Bats present several logistical challenges for designers.
English bats are tiny, with the smallest species, the pipistrelle, able to fit into a matchbox.
"They can squeeze into the smallest places," says Gunnell. "Literally, if you can put your finger into a gap, a bat can get in there."
They have varying space requirements. Some species prefer tight spaces like cavities under roof piles, others need more space, like that found in attics. All bats need darkness and warmth.
A problem for both builders and bat conservationists is the widespread use in modern buildings of "breathable roofing membranes", a type of insulating textile which allows air vapor to escape.
Roosting bats can get fatally entangled in the fibers, which degrades the roofing membranes, invalidating their guarantees.

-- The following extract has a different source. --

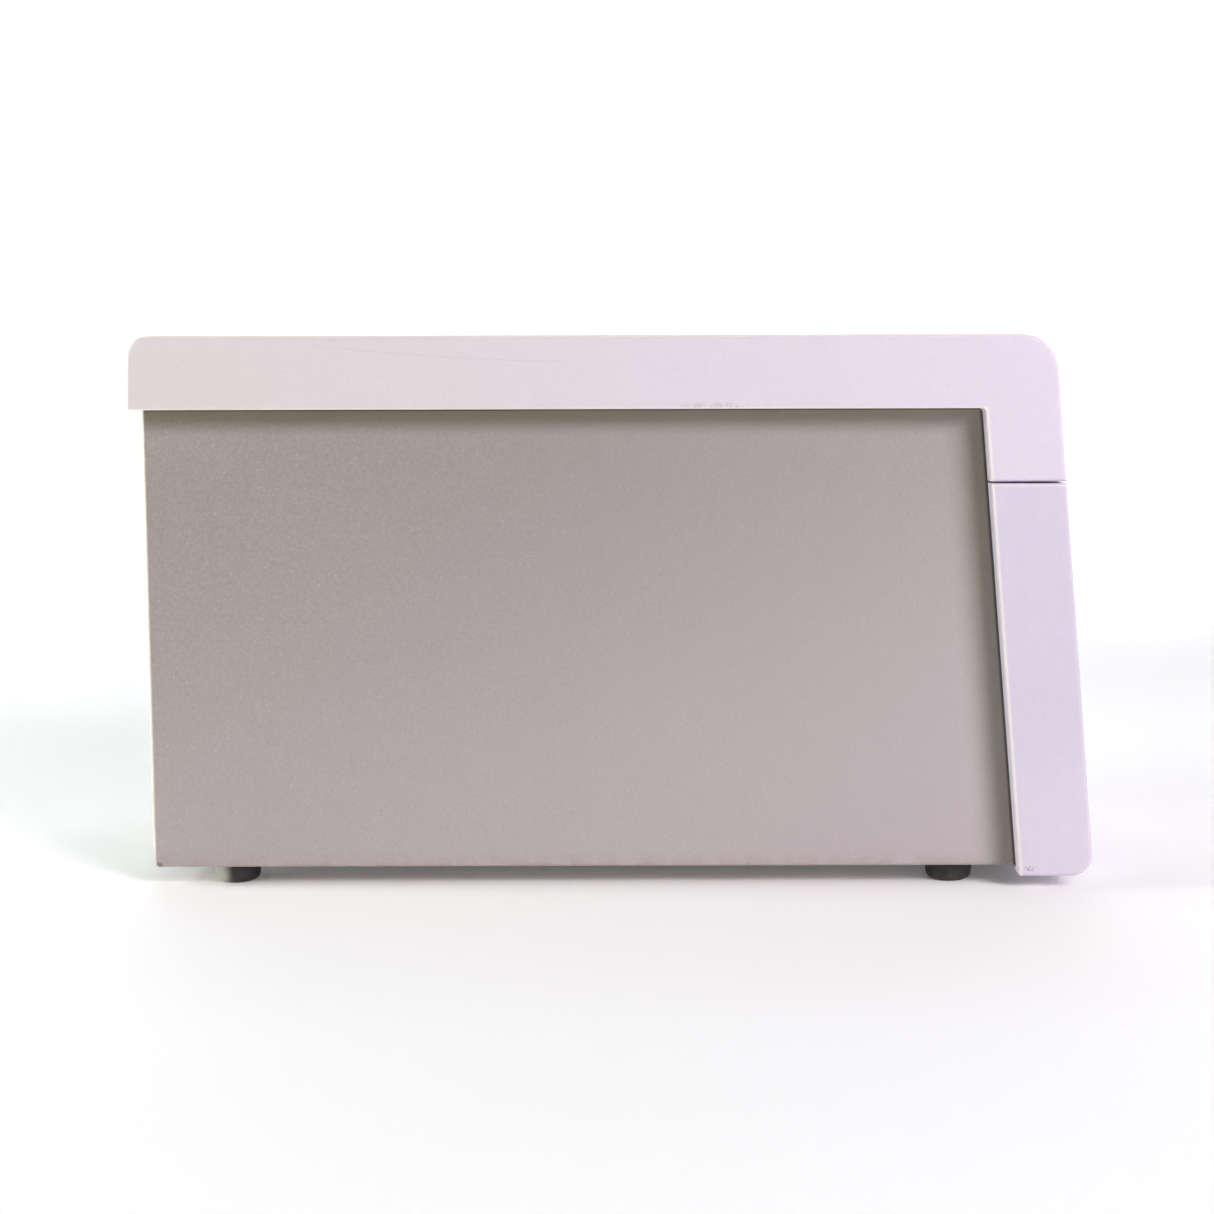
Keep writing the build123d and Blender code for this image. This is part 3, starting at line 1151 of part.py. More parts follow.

Solar panels present another issue.
"It's very preliminary, but there seems to be evidence that when you put solar panels on your roof, it can increase the internal roof void temperature, which can be disturbing to bats," says Gunnell.
Charles Barclay, who has an architecture practice in South London, has built a bespoke bat barn that was shortlisted for a sustainability award by the British Architect's Journal last year.
While demolishing a 100-year-old brick farmhouse in Suffolk, England, a maternity roost for brown long-eared bats was found in the attic.
This meant Barclay had to provide a new roost, which took six weeks more than $70,000 to complete. His design incorporates a downward-angled port where bats can enter, leading to a 34mm-wide chute with roughened timber walls which they can crawl up to gain access to an attic 10.5m long and 3m high at the apex.
Once the barn was finished, the sleeping bats were put into a soft bag by an ecology consultant, and delivered to awaken in their new home.
"He also transferred their droppings, so they could smell a bat-friendly area," Barclay says.
Although the Suffolk bats appear to have taken up residence, Gunnell says there's never any guarantee that such solutions will work.
"The problem we have is that, even if you take everything into account for the bats, they often just won't use the space you've created," says Gunnell. "Or, if they do, it can take them up to five years."
She continued: "A few years ago we had a bat house design competition. They got architects involved and built a bat house at the London Wetlands Centre. That's quite a nicely designed bat house, but two years on, it's never been used by bats. Sometimes you can do everything absolutely right, and it still won't be used."